__Exercise brief__:
Using the listing below, copy every line that mentions "from".
— Start of Dataset extract —
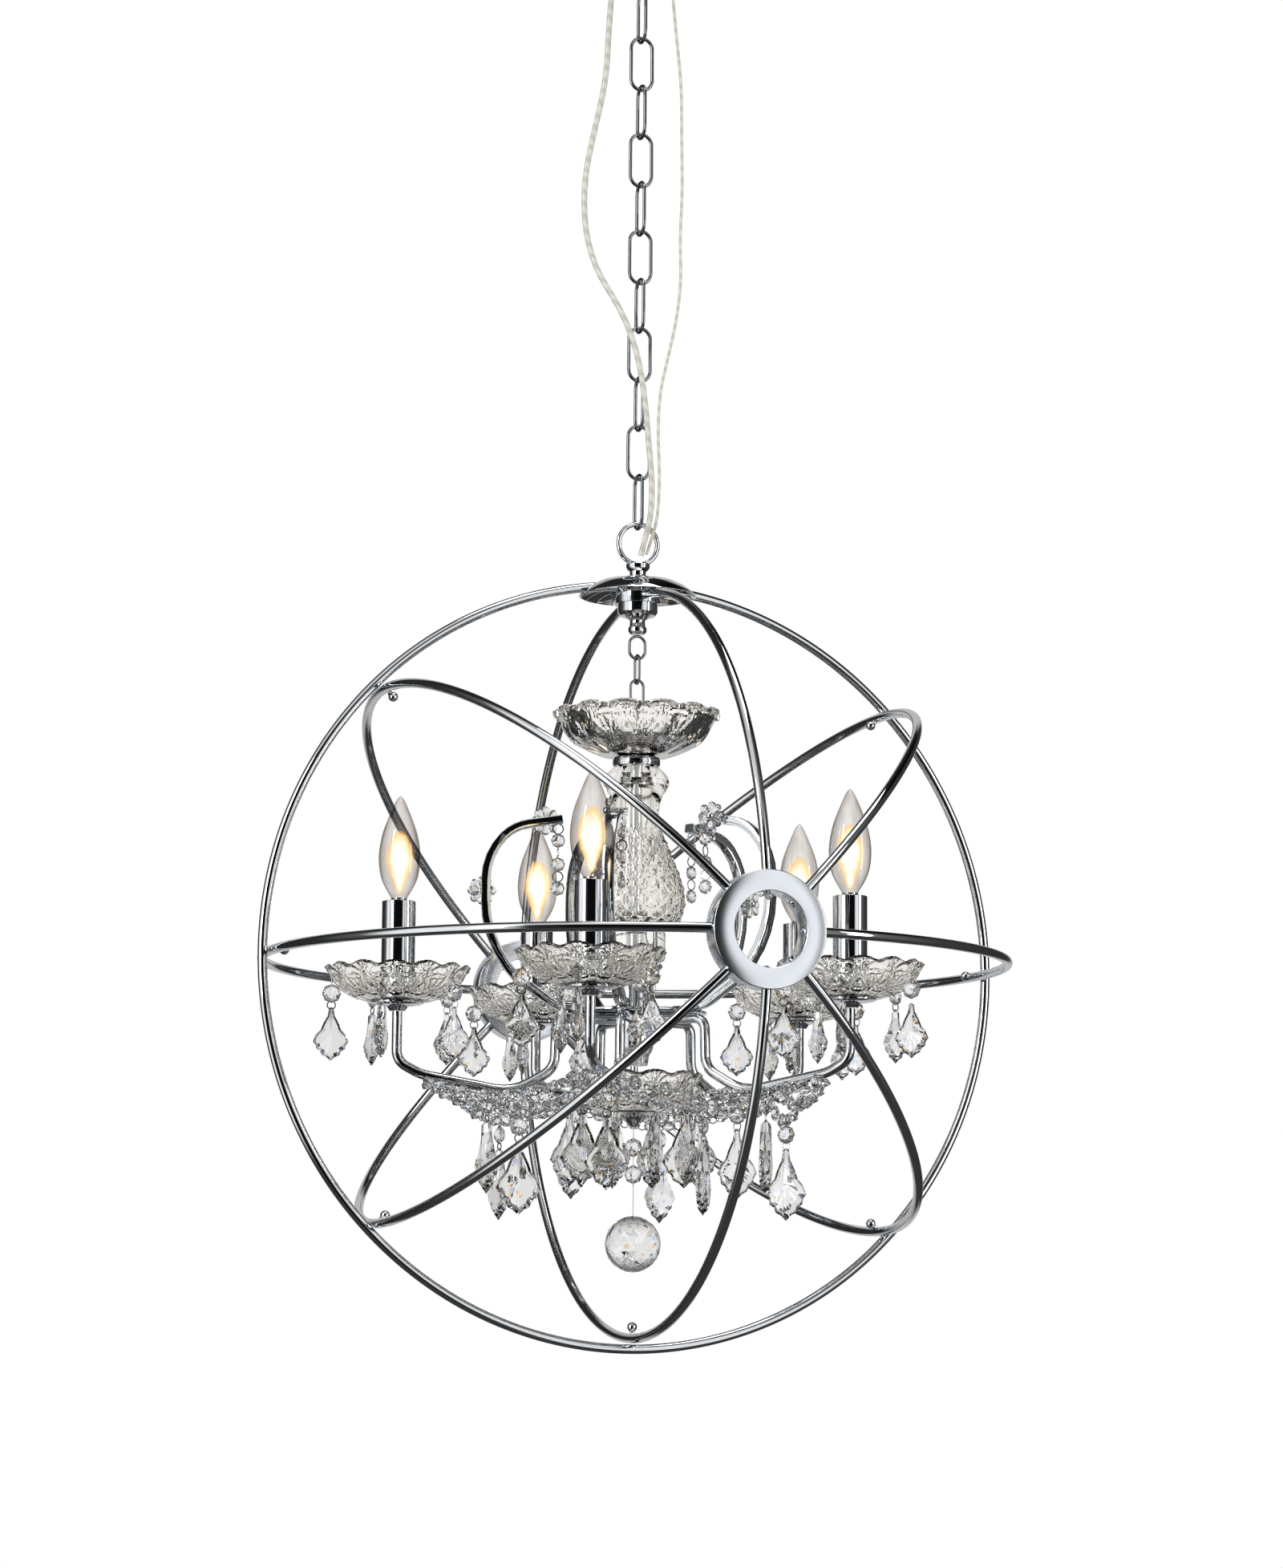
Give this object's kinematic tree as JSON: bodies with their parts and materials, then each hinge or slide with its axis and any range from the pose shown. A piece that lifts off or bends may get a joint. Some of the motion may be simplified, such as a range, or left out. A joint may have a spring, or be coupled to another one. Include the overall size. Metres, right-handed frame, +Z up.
{
  "type": "orb chandelier",
  "caption": "Orb chandelier: a cage of polished hoops on a chain around a crystal cluster with curved arms, candle bulbs in glass dishes, swags and drops.",
  "frame": {"origin": "middle of the ceiling strap's top face, against the ceiling", "axes": "+Z up into the ceiling, -Y towards the front ring hub, +X to the right seen from the front"},
  "size_m": [0.6092, 0.5994, 1.1705],
  "materials": {
    "chrome": "mirror polished chrome plate",
    "hub_steel": "polished with a pale face",
    "steel": "zinc plated strap",
    "clear_glass": "clear pressed glass",
    "crystal": "cut clear crystal",
    "lit_bulb": "clear lamp glass, lit warm",
    "candle_sleeve": "polished sleeve",
    "holder_plastic": "black moulded socket",
    "clear_cord": "clear sheath over fine wire"
  },
  "bodies": {
    "ceiling": {"ceiling_strap": "steel", "canopy": "chrome", "canopy_nuts": "chrome", "canopy_loop": "chrome"},
    "chain": {"chain_links": "chrome", "power_cord": "clear_cord", "ground_wire": "clear_cord"},
    "end_link": {"chain_end_link": "chrome"},
    "cage": {"cage_loop": "chrome", "cage_cap": "chrome", "top_block": "chrome", "outer_ring": "chrome", "vertical_hoops": "chrome", "level_hoops": "chrome", "rising_hoops": "chrome", "falling_hoops": "chrome", "front_hub": "hub_steel", "back_hub": "hub_steel", "cage_fasteners": "chrome", "cluster_hook": "chrome"},
    "inner_chain": {"inner_links": "chrome"},
    "cluster": {"cluster_bail": "chrome", "top_dish": "clear_glass", "seat_ring": "chrome", "column_tube": "chrome", "glass_column": "clear_glass", "glass_collar": "clear_glass", "arm_hub": "chrome", "lower_dish": "clear_glass", "lower_finial": "chrome", "arm_1": "chrome", "arm_2": "chrome", "arm_3": "chrome", "arm_4": "chrome", "arm_5": "chrome", "bobeche_1": "clear_glass", "bobeche_2": "clear_glass", "bobeche_3": "clear_glass", "bobeche_4": "clear_glass", "bobeche_5": "clear_glass", "scrolls": "chrome", "arm_cups": "chrome", "candle_sleeves": "candle_sleeve", "lampholders": "holder_plastic", "rim_pendants": "crystal", "swags": "crystal", "large_pendants": "crystal", "scroll_crystals": "crystal"},
    "ball": {"ball_strand": "crystal", "crystal_ball": "crystal"},
    "bulb_1": {"bulb_1": "lit_bulb"},
    "pendant_1": {"outer_pendant_1": "crystal"},
    "bulb_2": {"bulb_2": "lit_bulb"},
    "pendant_2": {"outer_pendant_2": "crystal"},
    "bulb_3": {"bulb_3": "lit_bulb"},
    "pendant_3": {"outer_pendant_3": "crystal"},
    "bulb_4": {"bulb_4": "lit_bulb"},
    "pendant_4": {"outer_pendant_4": "crystal"},
    "bulb_5": {"bulb_5": "lit_bulb"},
    "pendant_5": {"outer_pendant_5": "crystal"}
  },
  "joints": [
    {"name": "chain_swing", "type": "hinge", "parent": "ceiling", "child": "chain", "pos_m": [0, 0, -0.07425], "axis": [1, 0, 0], "range_deg": [-15, 15]},
    {"name": "end_link_swing", "type": "hinge", "parent": "chain", "child": "end_link", "pos_m": [0, 0, -0.4734], "axis": [0, 1, 0], "range_deg": [-3, 3]},
    {"name": "cage_swing", "type": "hinge", "parent": "end_link", "child": "cage", "pos_m": [0, 0, -0.51315], "axis": [1, 0, 0], "range_deg": [-4, 4]},
    {"name": "inner_chain_swing", "type": "hinge", "parent": "cage", "child": "inner_chain", "pos_m": [0, 0, -0.6224], "axis": [1, 0, 0], "range_deg": [-3, 3]},
    {"name": "cluster_swing", "type": "hinge", "parent": "inner_chain", "child": "cluster", "pos_m": [0, 0, -0.65991], "axis": [0, 1, 0], "range_deg": [-3, 3]},
    {"name": "ball_swing", "type": "hinge", "parent": "cluster", "child": "ball", "pos_m": [0, 0, -0.9951], "axis": [1, 0, 0], "range_deg": [-15, 15]},
    {"name": "bulb_lift_1", "type": "slide", "parent": "cluster", "child": "bulb_1", "axis": [0, 0, 1], "range_m": [0, 0.03]},
    {"name": "pendant_swing_1", "type": "hinge", "parent": "cluster", "child": "pendant_1", "pos_m": [-0.23396, 0.04632, -0.87786], "axis": [-0.981, 0.1942, 0], "range_deg": [-15, 15]},
    {"name": "bulb_lift_2", "type": "slide", "parent": "cluster", "child": "bulb_2", "axis": [0, 0, 1], "range_m": [0, 0.03]},
    {"name": "pendant_swing_2", "type": "hinge", "parent": "cluster", "child": "pendant_2", "pos_m": [-0.11635, -0.20819, -0.87786], "axis": [-0.4879, -0.8729, 0], "range_deg": [-15, 15]},
    {"name": "bulb_lift_3", "type": "slide", "parent": "cluster", "child": "bulb_3", "axis": [0, 0, 1], "range_m": [0, 0.03]},
    {"name": "pendant_swing_3", "type": "hinge", "parent": "cluster", "child": "pendant_3", "pos_m": [0.16205, -0.17499, -0.87786], "axis": [0.6794, -0.7337, 0], "range_deg": [-15, 15]},
    {"name": "bulb_lift_4", "type": "slide", "parent": "cluster", "child": "bulb_4", "axis": [0, 0, 1], "range_m": [0, 0.03]},
    {"name": "pendant_swing_4", "type": "hinge", "parent": "cluster", "child": "pendant_4", "pos_m": [0.2165, 0.10004, -0.87786], "axis": [0.9078, 0.4195, 0], "range_deg": [-15, 15]},
    {"name": "bulb_lift_5", "type": "slide", "parent": "cluster", "child": "bulb_5", "axis": [0, 0, 1], "range_m": [0, 0.03]},
    {"name": "pendant_swing_5", "type": "hinge", "parent": "cluster", "child": "pendant_5", "pos_m": [-0.02824, 0.23682, -0.87786], "axis": [-0.1184, 0.993, 0], "range_deg": [-15, 15]}
  ]
}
— End of Dataset extract —
__Result of this task__:
Give this object's kinematic tree as JSON: bodies with their parts and materials, then each hinge or slide with its axis and any range from the pose shown. A piece that lifts off or bends may get a joint. Some of the motion may be simplified, such as a range, or left out. A joint may have a spring, or be coupled to another one. Include the overall size. Metres, right-handed frame, +Z up.
  "frame": {"origin": "middle of the ceiling strap's top face, against the ceiling", "axes": "+Z up into the ceiling, -Y towards the front ring hub, +X to the right seen from the front"},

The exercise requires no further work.